### DATA BLOCK
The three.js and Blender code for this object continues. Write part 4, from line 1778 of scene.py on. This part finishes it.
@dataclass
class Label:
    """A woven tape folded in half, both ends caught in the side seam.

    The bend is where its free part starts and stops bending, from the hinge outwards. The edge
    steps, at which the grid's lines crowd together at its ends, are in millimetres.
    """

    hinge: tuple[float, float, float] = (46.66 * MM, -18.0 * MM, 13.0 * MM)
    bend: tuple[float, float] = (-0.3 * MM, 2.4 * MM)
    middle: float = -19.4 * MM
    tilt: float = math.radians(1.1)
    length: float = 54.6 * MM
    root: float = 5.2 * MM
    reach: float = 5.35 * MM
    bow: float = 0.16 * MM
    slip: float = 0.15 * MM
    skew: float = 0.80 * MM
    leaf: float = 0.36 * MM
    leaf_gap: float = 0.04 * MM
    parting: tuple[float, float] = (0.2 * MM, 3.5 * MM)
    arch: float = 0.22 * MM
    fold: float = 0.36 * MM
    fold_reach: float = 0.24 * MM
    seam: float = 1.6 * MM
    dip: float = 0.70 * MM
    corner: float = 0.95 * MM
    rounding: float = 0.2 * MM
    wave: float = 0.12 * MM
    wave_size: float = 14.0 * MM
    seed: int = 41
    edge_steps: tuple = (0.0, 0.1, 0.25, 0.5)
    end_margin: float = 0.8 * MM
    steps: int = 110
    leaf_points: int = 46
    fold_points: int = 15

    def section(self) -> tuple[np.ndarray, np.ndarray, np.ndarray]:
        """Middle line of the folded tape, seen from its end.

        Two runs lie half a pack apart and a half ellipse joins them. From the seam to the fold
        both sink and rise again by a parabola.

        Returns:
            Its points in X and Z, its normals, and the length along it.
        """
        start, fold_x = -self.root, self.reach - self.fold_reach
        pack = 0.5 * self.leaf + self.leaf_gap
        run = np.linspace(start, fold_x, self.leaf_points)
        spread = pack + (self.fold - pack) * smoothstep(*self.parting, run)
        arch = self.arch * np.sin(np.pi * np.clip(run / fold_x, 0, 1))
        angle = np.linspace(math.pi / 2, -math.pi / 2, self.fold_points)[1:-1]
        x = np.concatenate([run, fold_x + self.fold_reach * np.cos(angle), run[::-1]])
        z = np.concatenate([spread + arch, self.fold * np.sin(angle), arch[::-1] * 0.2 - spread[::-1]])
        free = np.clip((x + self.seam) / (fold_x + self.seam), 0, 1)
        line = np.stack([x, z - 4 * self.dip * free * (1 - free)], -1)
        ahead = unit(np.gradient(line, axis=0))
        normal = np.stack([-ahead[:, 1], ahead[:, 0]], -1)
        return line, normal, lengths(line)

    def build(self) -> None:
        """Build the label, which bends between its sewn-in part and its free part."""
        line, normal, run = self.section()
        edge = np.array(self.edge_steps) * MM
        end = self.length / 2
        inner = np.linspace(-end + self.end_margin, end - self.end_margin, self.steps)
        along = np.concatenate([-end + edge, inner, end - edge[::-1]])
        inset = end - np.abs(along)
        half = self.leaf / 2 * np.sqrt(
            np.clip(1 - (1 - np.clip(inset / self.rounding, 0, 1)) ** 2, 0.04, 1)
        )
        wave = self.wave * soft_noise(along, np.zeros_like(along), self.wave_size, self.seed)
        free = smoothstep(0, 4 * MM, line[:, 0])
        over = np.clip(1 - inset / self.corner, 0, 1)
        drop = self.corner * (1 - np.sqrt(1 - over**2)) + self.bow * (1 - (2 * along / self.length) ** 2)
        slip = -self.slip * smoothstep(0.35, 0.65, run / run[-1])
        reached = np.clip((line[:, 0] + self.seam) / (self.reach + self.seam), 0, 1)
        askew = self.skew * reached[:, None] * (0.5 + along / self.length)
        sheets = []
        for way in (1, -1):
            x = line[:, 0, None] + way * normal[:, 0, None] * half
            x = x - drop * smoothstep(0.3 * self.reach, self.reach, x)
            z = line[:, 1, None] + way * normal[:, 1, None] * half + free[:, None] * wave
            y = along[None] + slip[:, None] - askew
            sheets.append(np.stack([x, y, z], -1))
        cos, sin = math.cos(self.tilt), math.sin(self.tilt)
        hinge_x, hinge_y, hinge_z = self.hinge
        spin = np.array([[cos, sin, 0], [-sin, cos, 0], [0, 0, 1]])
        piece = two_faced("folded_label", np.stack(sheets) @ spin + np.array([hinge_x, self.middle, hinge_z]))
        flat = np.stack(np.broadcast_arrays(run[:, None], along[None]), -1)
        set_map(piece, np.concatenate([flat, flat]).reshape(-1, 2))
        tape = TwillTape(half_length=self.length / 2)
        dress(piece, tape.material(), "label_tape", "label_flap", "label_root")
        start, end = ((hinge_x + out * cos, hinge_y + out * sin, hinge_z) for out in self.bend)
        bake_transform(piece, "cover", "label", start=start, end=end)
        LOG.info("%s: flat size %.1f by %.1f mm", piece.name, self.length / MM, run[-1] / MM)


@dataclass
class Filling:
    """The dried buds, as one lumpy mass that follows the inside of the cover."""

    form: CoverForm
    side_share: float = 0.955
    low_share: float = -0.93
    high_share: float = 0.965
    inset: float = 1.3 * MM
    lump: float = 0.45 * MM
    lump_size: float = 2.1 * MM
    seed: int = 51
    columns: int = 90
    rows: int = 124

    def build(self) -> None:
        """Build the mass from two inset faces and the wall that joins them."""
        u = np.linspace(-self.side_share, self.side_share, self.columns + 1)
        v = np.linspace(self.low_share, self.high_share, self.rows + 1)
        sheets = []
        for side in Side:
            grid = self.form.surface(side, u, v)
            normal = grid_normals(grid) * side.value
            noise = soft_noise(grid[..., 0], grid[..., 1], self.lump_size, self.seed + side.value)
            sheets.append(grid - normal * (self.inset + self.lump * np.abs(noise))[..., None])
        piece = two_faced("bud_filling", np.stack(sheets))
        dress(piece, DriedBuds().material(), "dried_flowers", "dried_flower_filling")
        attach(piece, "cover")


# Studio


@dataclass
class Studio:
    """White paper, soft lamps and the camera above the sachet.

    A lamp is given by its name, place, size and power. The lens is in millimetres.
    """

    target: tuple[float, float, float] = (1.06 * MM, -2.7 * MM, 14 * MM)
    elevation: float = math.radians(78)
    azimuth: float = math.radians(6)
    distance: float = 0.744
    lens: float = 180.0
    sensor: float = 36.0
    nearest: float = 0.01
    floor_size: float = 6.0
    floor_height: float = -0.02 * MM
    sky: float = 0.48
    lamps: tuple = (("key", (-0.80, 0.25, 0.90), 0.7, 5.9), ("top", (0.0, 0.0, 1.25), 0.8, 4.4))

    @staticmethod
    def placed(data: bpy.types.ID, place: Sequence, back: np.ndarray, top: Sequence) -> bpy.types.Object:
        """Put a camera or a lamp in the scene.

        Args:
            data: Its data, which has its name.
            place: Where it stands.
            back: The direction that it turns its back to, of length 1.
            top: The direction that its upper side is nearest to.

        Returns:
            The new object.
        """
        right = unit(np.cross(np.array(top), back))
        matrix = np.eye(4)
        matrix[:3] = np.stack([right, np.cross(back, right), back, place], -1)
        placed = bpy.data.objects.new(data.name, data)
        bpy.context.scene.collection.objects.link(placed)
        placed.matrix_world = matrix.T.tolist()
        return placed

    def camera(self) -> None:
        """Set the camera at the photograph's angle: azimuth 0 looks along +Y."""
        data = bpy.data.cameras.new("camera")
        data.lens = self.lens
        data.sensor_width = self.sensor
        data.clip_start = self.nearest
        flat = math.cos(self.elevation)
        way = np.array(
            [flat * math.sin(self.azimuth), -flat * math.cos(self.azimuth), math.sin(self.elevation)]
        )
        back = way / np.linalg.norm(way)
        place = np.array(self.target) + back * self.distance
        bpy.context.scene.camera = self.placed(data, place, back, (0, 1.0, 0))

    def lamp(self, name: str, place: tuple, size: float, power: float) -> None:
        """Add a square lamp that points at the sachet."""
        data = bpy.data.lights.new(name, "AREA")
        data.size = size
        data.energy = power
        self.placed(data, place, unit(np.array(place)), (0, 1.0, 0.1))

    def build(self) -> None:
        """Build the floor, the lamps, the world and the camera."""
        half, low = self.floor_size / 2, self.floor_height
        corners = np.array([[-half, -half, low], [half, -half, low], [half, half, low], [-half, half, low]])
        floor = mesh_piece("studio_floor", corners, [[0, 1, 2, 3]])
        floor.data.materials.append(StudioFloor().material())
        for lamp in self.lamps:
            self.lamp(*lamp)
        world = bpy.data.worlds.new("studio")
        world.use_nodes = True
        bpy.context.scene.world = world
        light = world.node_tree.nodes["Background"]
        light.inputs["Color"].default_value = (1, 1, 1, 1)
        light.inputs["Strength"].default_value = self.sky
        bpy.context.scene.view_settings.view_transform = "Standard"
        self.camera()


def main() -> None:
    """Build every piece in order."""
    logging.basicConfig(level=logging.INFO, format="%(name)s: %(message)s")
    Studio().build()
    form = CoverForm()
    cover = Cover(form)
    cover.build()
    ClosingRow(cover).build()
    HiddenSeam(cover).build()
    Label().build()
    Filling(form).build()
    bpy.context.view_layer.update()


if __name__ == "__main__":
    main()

### INSTRUCTION
Gather, from the listing above, every line carrying the word "scene".

### EXPECTED ANSWER
The three.js and Blender code for this object continues. Write part 4, from line 1778 of scene.py on. This part finishes it.
        """Put a camera or a lamp in the scene.
        bpy.context.scene.collection.objects.link(placed)
        bpy.context.scene.camera = self.placed(data, place, back, (0, 1.0, 0))
        bpy.context.scene.world = world
        bpy.context.scene.view_settings.view_transform = "Standard"